How sad it is that he has to resort to advertising the fact that he’ll be acting shitfaced to get people to donate money to his lost cause.
I would imagine many of us remember that time in our lives when we drank in excess, in some cases with the intention of getting drunk. However, most people seem to grow out of that by the time they reach their late 20s. Life comes along and it’s something that just stops on its own. It’s become crystal clear as of late that Phil spends a large amount of his time off-stream drinking. I imagine Leanna leaving was the biggest contributing factor to this behavior, as it probably caused a slight realization that he’s totally alone in his life (with the only exception being his parents). He has his fans/patrons/sugar daddies, but there’s not enough mutual respect there to call that any kind of friendship. To drown out the deafening silence of the absent echo in his home, Phil drinks. He probably doesn’t even realize how much he’s had before he’s sloshed. For a while, he kept it decently under wraps.

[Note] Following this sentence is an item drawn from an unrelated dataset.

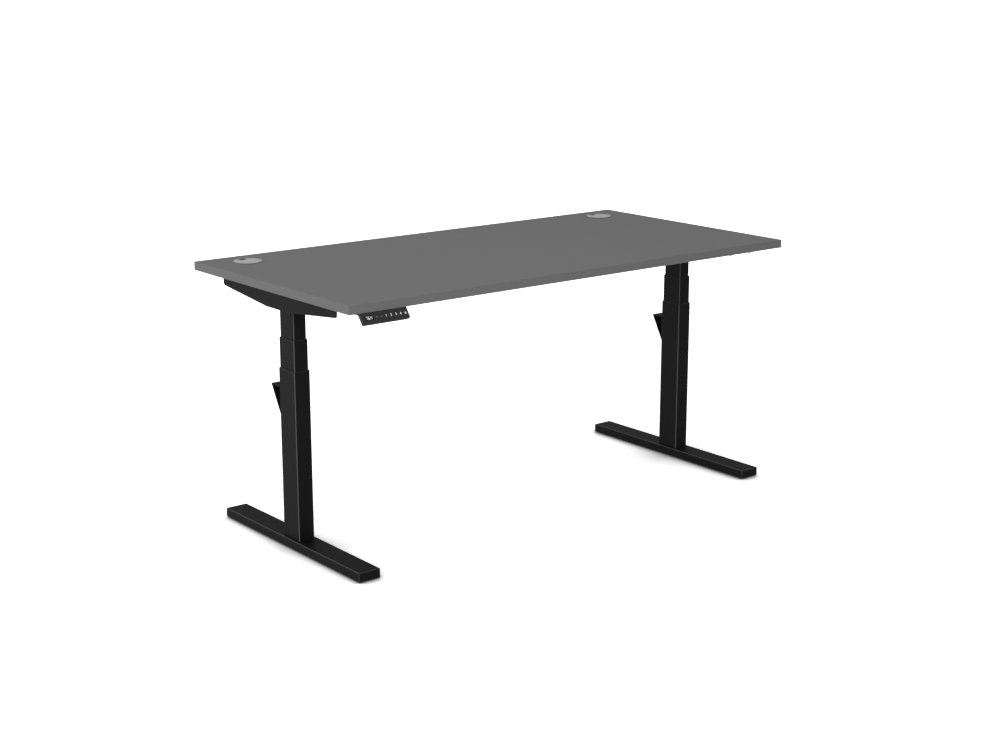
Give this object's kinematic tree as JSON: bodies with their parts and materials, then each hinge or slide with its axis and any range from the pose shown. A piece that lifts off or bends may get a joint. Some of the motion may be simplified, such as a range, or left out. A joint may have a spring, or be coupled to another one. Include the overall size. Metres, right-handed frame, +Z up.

However, this is a man who is crying out for some kind of connection to anyone, and this has led to his alcoholism bleeding into his “professional” persona. Instagramming pictures of booze bottles, the drunken tweets he tried to play off as some stupid ARG, the stream where he clearly was slurring his speech; it all paints the portrait of a man who has developed one hell of a problem. Life has pushed against Phil hard, and his response was to crawl inside a bottle and try to ride it out to better days. Problem is, this isn’t how life works.
As I said, people grow out of this kind of regular binge drinking. Life becomes more busy, families are started, careers ramp up, health habits catch up, and priorities change. While Phil is advertising this as some one-off thing, this may be a subconscious attempt to normalize alcohol as a regular element of his khantent. His sorrow and loneliness is taking a front-row seat in his work.